Without mathematics there would be no tax returns to file and no interest on home loans, says a Weber State College professor.
"But then," said Lee Badger, associate professor of mathematics, "there would also be no income to tax or geometry to design structurally sound homes."Mathematicians will be trying to bring their world of numbers and calculations into the spotlight during National Mathematics Awareness Week April 24-30.
Badger said a world without mathematics "might be a simpler world, but it would also be less convenient.
"Correct geometry allows one to build more stable buildings and stronger ships. With it and trigonometry one can accurately survey and so establish property boundaries that are lost, and measure distances across inaccessible regions."
Badger said the ancient Greeks used mathematics to chart the stars and develop the calendar. That calendar that increased trade and led to the discovery of the new world and world exploration.
It was 16th-century mathematics that made our 20th-century space exploration possible, said Badger.
"No other mathematical discovery since the mathematics of the Greeks has influenced our lives more than calculus," he said. "Today the laws of calculus allow us to give precise directions for placement of satellites and space probes."
Calculus combined with other sciences resulted in development of weather satellites and forecasting, communications satellites, long-distance telephoning, planet study and photography, airplanes and electronic circuitry.
Mathematics, said Badger, can also be helpful in less-scientific areas such as predicting the roll of a pair of dice, the next claim to an insurance company, how long your microwave oven will last or the reliability of a traffic light.
"Using a branch of mathematics called probability, we can analyze long-term trends in uncertain events.
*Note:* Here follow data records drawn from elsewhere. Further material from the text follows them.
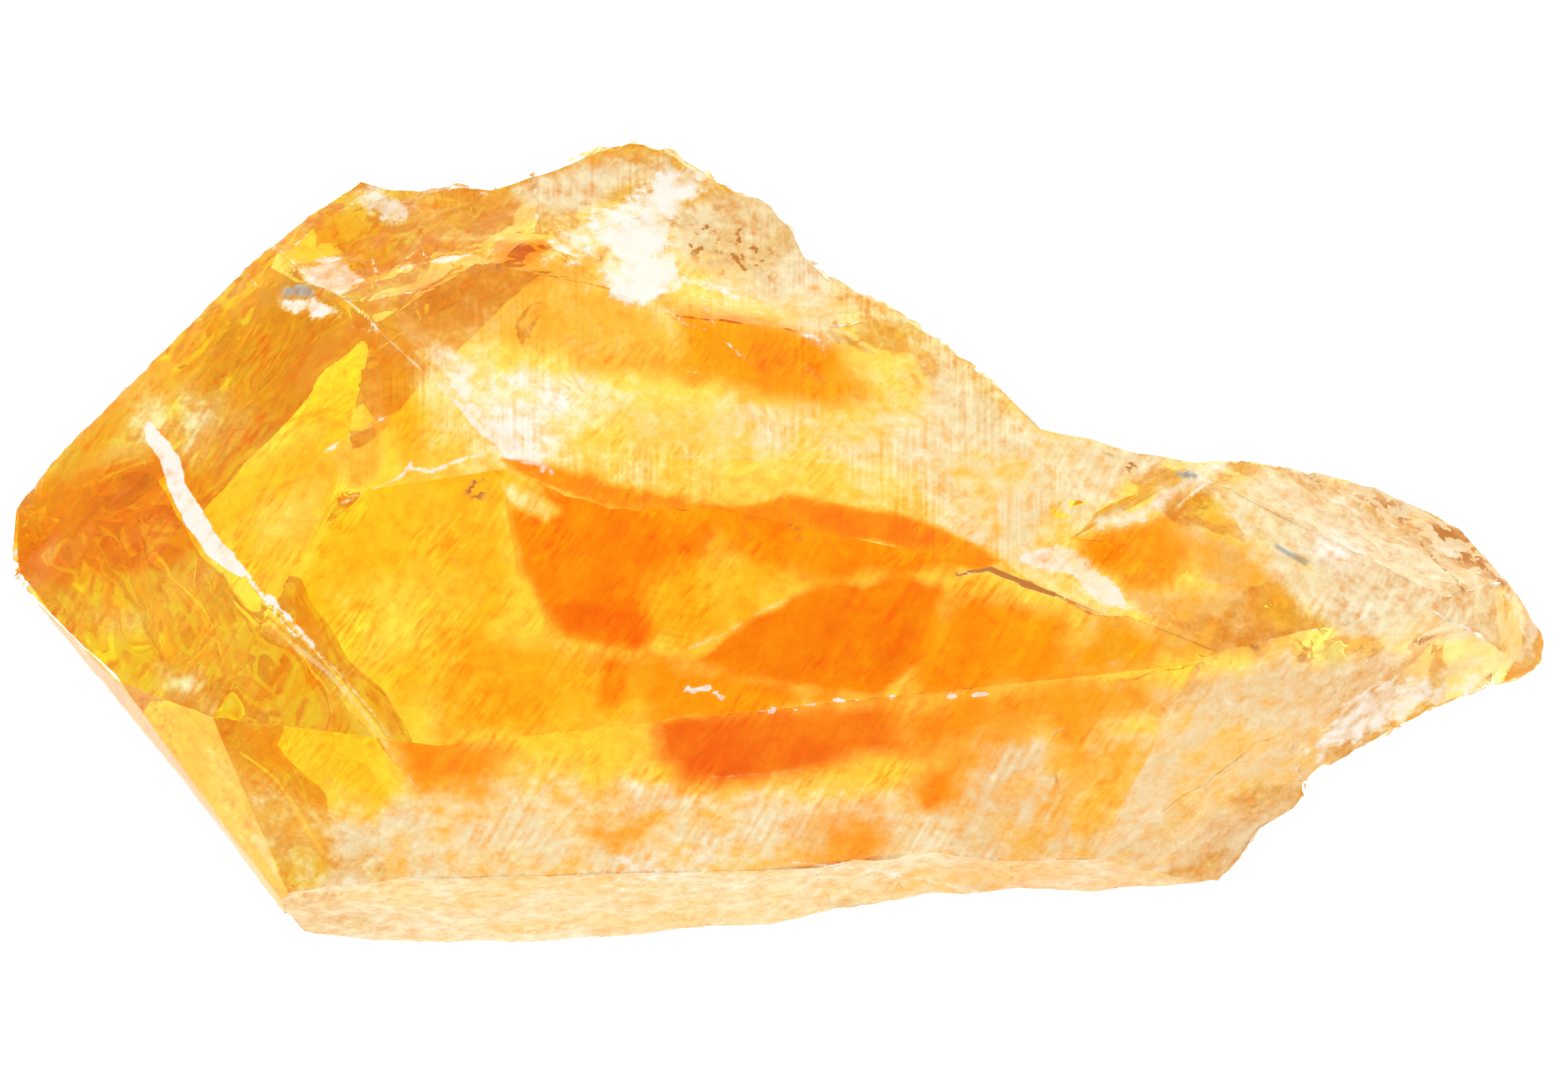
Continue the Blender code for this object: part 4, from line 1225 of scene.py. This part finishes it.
def crackSheet(crack, seed, along, across):
    # A lens of air: a line swept down along a straight way, waved by noise, with its two sides parted by
    # a gap that closes at the rim. The rim is ragged because its reach varies along the line.
    edge = np.array(crack["edge"])
    u = np.linspace(0, 1, along)[:, None, None]
    v = np.linspace(0, 1, across)[None, :, None]
    way = np.linspace(0, 1, len(edge))
    line = np.stack([np.interp(u[:, 0, 0], way, edge[:, k]) for k in range(3)], axis=1)
    for _ in range(4):
        line[1:-1] = (line[:-2] + 2 * line[1:-1] + line[2:]) / 4
    reach = 0.75 + 0.25 * fractalNoise(np.repeat(u[:, 0], 3, 1) * 6, 1.0, seed + 40, 3)[:, None, None]
    reach = reach * np.sqrt(np.clip(1 - (2 * u - 1) ** 6, 0.02, 1))
    middle = line[:, None, :] + v * reach * np.array(crack["down"])
    normal = np.cross(np.gradient(middle, axis=0), np.gradient(middle, axis=1))
    normal /= np.maximum(np.linalg.norm(normal, axis=2, keepdims=True), 1e-12)
    wave = fractalNoise(middle.reshape(-1, 3), 0.22, seed, 2).reshape(along, across, 1)
    middle = middle + normal * (wave * crack["wave"])
    rim = np.clip(16 * u * (1 - u), 0, 1) * np.clip(16 * v * (1 - v), 0, 1)
    uneven = 1 + 0.3 * latticeNoise(middle.reshape(-1, 3), 0.5, seed + 9).reshape(along, across, 1)
    half = 0.5 * crack["gap"] * rim * uneven
    sides = np.concatenate([(middle + normal * half).reshape(-1, 3), (middle - normal * half).reshape(-1, 3)])
    i, j = np.meshgrid(np.arange(along - 1), np.arange(across - 1), indexing="ij")
    a = (i * across + j).ravel()
    quads = np.stack([a, a + across, a + across + 1, a + 1], axis=1)  # these face along the normal
    # the stone is on the outer side, so both sides face into the gap
    return sides * mm, np.concatenate([quads[:, ::-1], quads + along * across])


def closedSheet(name, sides, quads):
    # The two sides joined at the rim, without the triangles that both would share there.
    sheet = bpy.data.meshes.new(name)
    sheet.from_pydata(sides.tolist(), [], quads.tolist())
    bm = bmesh.new()
    bm.from_mesh(sheet)
    bmesh.ops.remove_doubles(bm, verts=bm.verts, dist=0.0005 * mm)
    bmesh.ops.triangulate(bm, faces=bm.faces)
    found = {}
    for face in bm.faces:
        face.material_index = 1  # the cracks' own material
        found.setdefault(frozenset(face.verts), []).append(face)
    shared = [face for pair in found.values() if len(pair) > 1 for face in pair]
    bmesh.ops.delete(bm, geom=shared, context="FACES")
    bm.to_mesh(sheet)
    bm.free()
    return sheet


def addCracks(mesh, grid):
    bm = bmesh.new()
    bm.from_mesh(mesh)
    for k, (name, crack) in enumerate(cracks.items()):
        seed = grid["firstSeed"] + grid["nextSeed"] * k
        bm.from_mesh(closedSheet(name, *crackSheet(crack, seed, grid["along"], grid["across"])))
    bm.to_mesh(mesh)
    bm.free()


def buildStone(setting):
    points, faces = refine(*plainCopy(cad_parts["citrine_point"]), setting)
    normals, _ = faceNormals(points, faces)
    faceNames, names = nameFaces(points[faces].mean(1), normals)
    low, high = (np.array(c) / mm for c in cadBox)
    sunk = np.clip(relief(points, faces, names, faceNames, setting), low, high) * mm
    mesh = bpy.data.meshes.new("citrine_stone")
    mesh.from_pydata(sunk.tolist(), [], faces.tolist())
    paintStone(mesh, points, faces, faceNames, names)
    made = bpy.data.objects.new("citrine_stone", mesh)
    bpy.context.scene.collection.objects.link(made)
    mesh.materials.append(stoneMaterial(finish))
    mesh.materials.append(crackMaterial(finish))
    addCracks(mesh, crackGrid)
    print("stone:", len(mesh.vertices), "points", len(mesh.polygons), "triangles")
    mesh.shade_smooth()
    mesh.set_sharp_from_angle(angle=math.radians(setting["sharpAngle"]))
    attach(made, "root")
    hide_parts("citrine_point")


buildStone(stone)
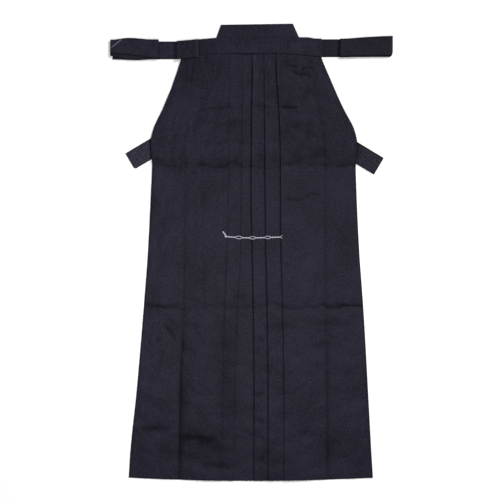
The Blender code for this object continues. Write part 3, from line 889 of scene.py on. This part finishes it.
def bandLevel(x):
    up = np.array(955.0)
    xs = [float(lineX(line, up)) + offset for line, offset, _ in bandPath]
    levels = [level for *_, level in bandPath]
    i = np.clip(np.searchsorted(xs, x, side="right") - 1, 0, len(xs) - 2)
    xs, levels = np.array(xs), np.array(levels, float)
    t = (x - xs[i]) / (xs[i + 1] - xs[i])
    return levels[i] + (levels[i + 1] - levels[i]) * easeInOut(t)


def frontBand():
    step, wall = band["step"], band["wall"]
    outside = band["left"] + wall / 2
    rows, wearsAndHighlights, shades = [], [], []
    for rise in band["rises"]:
        share = rise / band["height"]
        rightEnd = band["rightLow"] + (band["rightHigh"] - band["rightLow"]) * share - wall / 2
        # from the turned-in end, over the doubled end and back, along the front, to the right end
        levels = np.array([-0.8, -0.8, 2, 2, 1, 1, 0, 0, -1, -1])
        xs = np.array([
            band["left"] + band["turnIn"], outside, outside, band["foldInner"], band["foldInner"],
            outside + step, outside + step, rightEnd, rightEnd, rightEnd + wall / 2 - band["turnIn"],
        ])
        corners = list(zip(xs, levels * step))
        path, places = roundedPath(corners, step / 2 - 0.01, (2, 2, 18, 1, 14, 1, 110, 1, 2), 6)
        x = path[:, 0]
        y, _, _ = bandEdges(rise, x)
        # the doubled end hangs a little lower, and takes the cloth beside it along
        nearLeft = np.where(places <= 6.0, 1.0, np.clip((-150.0 - x) / 12.0, 0.0, 1.0))
        y = y - band["foldDrop"] * (1 - share) * nearLeft
        z = bandZ(rise, x, bandLevel(x)) + path[:, 1]
        raised = softWaves(x, y, **band["bumps"])
        # painted shade along the band's upper and lower edges
        atLeft, atRight = band["lowerEdgePaintedShade"]
        lowerPaintedShade = atLeft + (atRight - atLeft) * easeInOut((x + 100.0) / 200.0)
        shade = (
            band["upperEdgePaintedShade"] * np.exp(-(band["height"] - rise) / band["edgePaintedShadeWide"])
            + lowerPaintedShade * np.exp(-rise / band["edgePaintedShadeWide"])
        )
        # the creases are painted darker as well as pressed in
        for line, depth, wideLeft, wideRight in bandCreases:
            distance, strength = besideCrease(line, x, y, band["creaseFades"])
            dip = valley(distance, wideLeft, wideRight, band["creaseBlunt"])
            raised = raised - depth * strength * dip
            shade = shade + max(depth, 0.0) * strength * valley(distance, *band["creaseShade"])
        onTop = (places > 1.9) & (places < 4.0)
        for line, depth, wideLeft, wideRight in bandFoldCreases:
            distance, strength = besideCrease(line, x, y, band["creaseFades"])
            dip = valley(distance, wideLeft, wideRight, band["creaseBlunt"])
            fold = np.where(onTop, depth * strength * dip, 0.0)
            raised = raised - fold
            shade = shade + 0.8 * fold
        fromFold = x - band["foldInner"]
        high, fades = band["foldLift"]
        lift = high * np.exp(-np.abs(fromFold) / fades) * ((places > 2.5) & (places < 5.0))
        rows.append(np.stack([x, y, z + raised + lift], axis=1))
        # a painted highlight, with some wear, along the doubled end's fold, stronger towards the top
        wearsAndHighlights.append(((places > 2.9) & (places < 3.2)) * (0.5 + 0.5 * share))
        # the doubled end's shade is painted on the single cloth beside it
        past = np.maximum(fromFold - 1.0, 0.0)
        (dark, narrow), (soft, broad) = band["besideFoldPaintedShade"]
        beside = dark * np.exp(-past / narrow) + soft * np.exp(-(past / broad) ** 2)
        shades.append(shade + np.where((fromFold > 0) & (places > 6.0), beside, 0.0))
    points = np.array(rows)
    obj = clothGrid("waistband_front", points, weaveAlong(points), np.array(wearsAndHighlights), np.array(shades))
    return giveWall(obj, wall, 0.3)


frontBandPiece = frontBand()
print("waistband")


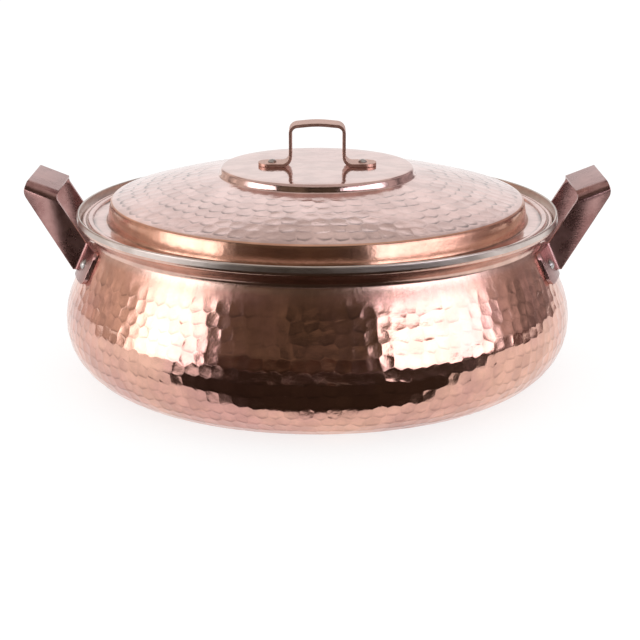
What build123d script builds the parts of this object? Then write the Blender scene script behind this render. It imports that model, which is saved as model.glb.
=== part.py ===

"This allows us to calculate the odds in a crap game and determine which player those odds favor," he said. "Likewise we can predict the number and type of claims that an insurance company can expect in the coming year and determine what a reasonable insurance rate should be.
"Mathematics saves us millions of dollars every year by determining the most cost-effective way to accomplish such tasks as transporting goods between warehouses and markets, designing meals that meet certain nutritional requirements, or matching workers with jobs for which they are most qualified."
The computer, which Badger calls a child of mathematics, "will surely have the most significant impact on society since the industrial revolution."
Originally used during World War II to crack German codes, the computer has revolutionized bookkeeping, word processing and industry.
"Computers control robots that clean up toxic chemical spills in the work place," he said. "They allow surgeons to see a tumor without exploratory surgery, they allow chemists to develop drugs that promote a healthier life, they enable the blind to read print, and may even enable them to `see.' "
Tomorrow's computers, said Badger, "should be totally voice controlled. You will actually be able to talk to your computer and it will respond."
Badger said that while discoveries in mathematics have been considerable, it is debatable whether or not they have all been beneficial. "The same ability to prescribe orbits for satellites allows us to compute trajectories of cannonballs and intercontinental ballistic missiles," he said. "Mathematics and science developed the atom bomb and nerve gas."
"Because of mathematics, the standard of living and longevity have increased, but so have ulcers."